Man kann sie spüren, wenn man vor dem Willy-Brandt-Denkmal steht, einer schlichten Ziegelwand mit Bronzerelief, keine zweihundert Meter vom sehr viel größeren Ghetto-Mahnmal entfernt. Die Gedenktafel, im Jahr 2000 enthüllt, zeigt den knienden Kanzler. Im Hintergrund ist eine Menora zu sehen, ein siebenarmiger Leuchter, eines der wichtigsten religiösen Symbole des Judentums. Und spätestens damit beginnen die Fragen. Die Deutschen töteten während der NS-Besatzung rund sechs Millionen Polen. Darunter waren etwa drei Millionen Menschen jüdischen Glaubens, die dem Holocaust zum Opfer fielen. Kann man das, soll man das trennen? Eine halbe Minute verharrte Brandt auf den Stufen des Ghetto-Mahnmals, kniend und „auch betend, dass man uns verzeihen möge“. So schilderte er es selbst. Aber was genau verzeihen? Bahr behauptete später: „Er meinte alle NS-Opfer, und das ist in Polen auch so verstanden worden.“ Wirklich? Wissen jedenfalls konnte man das in Warschau damals nicht, angesichts der wortlosen Geste.

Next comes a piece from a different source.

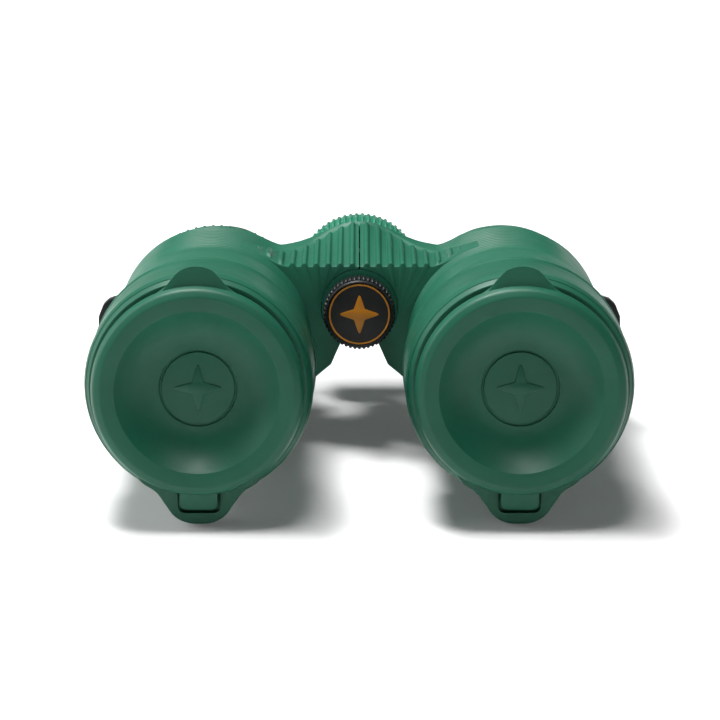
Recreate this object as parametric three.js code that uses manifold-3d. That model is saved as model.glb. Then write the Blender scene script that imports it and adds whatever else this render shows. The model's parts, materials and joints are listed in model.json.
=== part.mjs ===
// Full-size 42 mm roof-prism binoculars in green rubber armour, both tethered objective covers on.
// Millimetres. X runs across, +Y from the objectives to the eyepieces, +Z up.
// The barrel drawing is made from the front edge of the tether ring (y = 0) and the optical
// axes (z = 0); the last lines move it to its frame: middle of the length, lowest point at z = 0.
import * as THREE from 'three';
import { mergeVertices } from 'three/addons/utils/BufferGeometryUtils.js';
import Module from 'manifold-3d';

const wasm = await Module();
wasm.setup();

// Driving dimensions
const halfSpan = 37; // optical axis to the middle, fully opened
const hingeHeight = 8.4; // hinge axis over the optical axes
const axisHeight = 32; // optical axes over the lowest point, the loop of the tether ring
const frontEnd = -7.9; // crest of the objective cover
const rearEnd = 137; // rim of the eyecup, turned in
const gap = 0.3; // between pieces that touch
const ringRadius = 26.5;
const ringFront = -2.25;
const ringRear = 22;
const armourRadius = 25.05;
const armourUnderRing = 24.45;
const armourBore = 23.7;
const shellRadius = 23.4;
const shellBore = 22.4;
const shoulder = 84.3; // where the full barrel ends
const collarRadius = 21; // chassis under the diopter ring
const collarRear = 93.4;
const neckRadius = 15.6;
const coverRadius = 25;
const lensRadius = 21; // 42 mm objective
const tubeRadius = 12.6; // eyepiece tube
const tubeBore = 11.4;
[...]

„Außerdem waren die Polen mit den Diskussionen um die Versöhnung schon weiter“, erklärt Agnieszka Lada. Fünf Jahre zuvor hatten die katholischen Bischöfe des Landes einen Brief an ihre deutschen Amtsbrüder geschickt: „Wir gewähren Vergebung und bitten um Vergebung“, lautete der zentrale Satz, der den Weg zur Aussöhnung ebnen sollte. Die Reaktionen blieben verhalten, in beiden Teilen Deutschlands, und auch in Polen selbst stießen die Bischöfe auf Unverständnis. Doch dann, fünf Jahre später, kam Brandt, kniete nieder, im Zweifel am falschen Ort, betete wortlos und erhielt für seine Ostpolitik 1971 sogar den Friedensnobelpreis. Das musste für Irritationen sorgen. Deshalb ist es auch kein Wunder, dass der Kniefall in Polen bis heute nicht als die ultimative deutsche Demutsgeste an die eigene Adresse gewertet wird, die man sich im Land so dringend gewünscht hätte und noch immer wünscht.

Stimmungslage gespalten

Politikwissenschaftlerin Lada verweist auf die Ergebnisse des deutsch-polnischen Barometers, das alljährlich die Stimmungslage zwischen den Nachbarn erfasst. Die Studie, bei der Lada die Federführung hat, zeigte es 2020 noch einmal deutlich: Nur 29 Prozent der Polen finden, dass das historische Leid und die Opfer der eigenen Nation ausreichend gewürdigt werden. Daran haben auch die bewegenden Feiern zum achtzigsten Jahrestag des deutschen Überfalls auf Polen 2019 nichts geändert, als Bundespräsident Frank-Walter Steinmeier Wielun besuchte. Das ist jener Ort, den die deutsche Luftwaffe 1939 als ersten in Schutt und Asche legte. Steinmeier sprach mit Überlebenden und bekannte später bei einer Rede in Warschau bildhaft: „Ich stehe heute barfuß vor dem polnischen Volk, als Mensch, als Deutscher, beladen mit einer historischen Last.“

Und der Bundespräsident forderte auch: „Schaut auf den Heldenmut und die unbezwingbare Freiheitsliebe der polnischen Nation.“ Er verwies dabei auf das Grabmal des Unbekannten Soldaten, vor dem Brandt gerade nicht niederkniet war. Zu spät, könnte man meinen: Steinmeier wählte die richtige Geste am richtigen Ort, kam aber nicht zur richtigen Zeit. Aber heißt das im Umkehrschluss auch, dass Brandts Kniefall ein Fehler war oder zumindest missglückt? Nein. Persönlich bin ich überzeugt, dass es die richtige Geste zur richtigen Zeit und auch am richtigen Ort war: am Abgrund der deutschen Geschichte. Auf den nassgrauen Stufen des Ghetto-Mahnmals kann man den Sog dieses Abgrundes noch heute spüren, auch ohne niederzuknien. Ein anderes Mal werde ich es tun, vielleicht. In jedem Fall aber ohne den Gedanken an ein Publikum im Hinterkopf.